OpenAI’s release of DALL-E 2 in the spring of 2022 was the first time I really took notice of how incredible generative models for image creation had become. As a computer vision grad student and professor, I was familiar with the “old school” of neural networks (backpropagation, hidden Markov models) but the images my friends and I were producing in a matter of seconds seemed like an impossible extension, almost in the realm of science fiction. In early 2023, I bit the bullet and requested to teach a new special topics class called Computational Creativity in the fall semester, covering the last ten years of rapidly evolving research in generative image and text synthesis, with the ulterior motive of getting myself up to speed! I also wanted to explore how artists have incorporated generative models in their work, and discuss the intersections of technology with law, ethics, and philosophy. I lined up a couple great guest speakers: Aaron Hertzmann from Adobe Research, discussing the question of whether computers can be considered artists, and Pamela Samuelson from UC Berkeley discussing legal challenges to generative AI.
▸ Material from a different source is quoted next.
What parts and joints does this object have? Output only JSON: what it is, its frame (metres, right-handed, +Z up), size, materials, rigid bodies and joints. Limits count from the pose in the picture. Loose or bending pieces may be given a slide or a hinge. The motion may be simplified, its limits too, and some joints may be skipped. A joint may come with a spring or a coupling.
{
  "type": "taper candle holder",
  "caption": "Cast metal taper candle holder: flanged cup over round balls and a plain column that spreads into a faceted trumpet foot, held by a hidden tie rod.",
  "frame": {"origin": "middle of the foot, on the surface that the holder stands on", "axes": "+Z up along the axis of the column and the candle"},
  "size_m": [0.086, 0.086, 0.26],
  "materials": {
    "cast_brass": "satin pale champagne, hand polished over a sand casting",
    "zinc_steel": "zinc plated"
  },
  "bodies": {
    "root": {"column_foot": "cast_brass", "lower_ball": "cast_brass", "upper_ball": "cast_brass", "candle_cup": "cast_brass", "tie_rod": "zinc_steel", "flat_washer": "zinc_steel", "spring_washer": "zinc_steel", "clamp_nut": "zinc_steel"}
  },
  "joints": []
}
The pilot offering of the class just wrapped up in Fall 2023, with an enthusiastic group of about 20 seniors and grad students. You can follow along at the course web page here; while some files are available only to members of the RPI community, all the lectures are publicly available in this YouTube playlist. We started with the by-now classical variational autoencoder or VAE (even though it was only introduced about 10 years ago!) and proceeded through the many kinds of generative adversarial networks (GANs), diffusion models, transformers, and large language models. We also overviewed generative models for creating music, 3D objects, vector graphics, and animations. In many lectures, we were discussing innovations that had just been announced a few months ago, and in fact, it became impossible to keep up with the impressive new tools revealed over the course of the fall (e.g., OpenAI’s DALL-E 3, Stability AI’s Stable Video Diffusion, and Meta’s AudioCraft).
At the end of the semester I edited some of the best student work of the semester into my traditional final video. The students worked in teams on mini-projects over the course of the semester, collecting their own training data and building generative models to create similar inputs. Every assignment involved a peer evaluation so that students could view and comment on each others’ work. The students’ open-ended final projects included creating stylized environments to better train agents for reinforcement learning; creating lyrics, music, visuals and album covers for music videos; telling 5-panel stories with emotional beats; and playing a Pictionary-type game with a human and AI taking turns drawing and guessing. I especially liked this project that renders familiar parts of campus in a dreamy anime style, and this project that creates short narrated video stories from an initial user prompt.
Teaching this course was like being a graduate student again; I reviewed hundreds of papers and learned a whole new area. It was also exhausting; I’m looking forward to teaching a couple of courses where the state of the art doesn’t change every few weeks!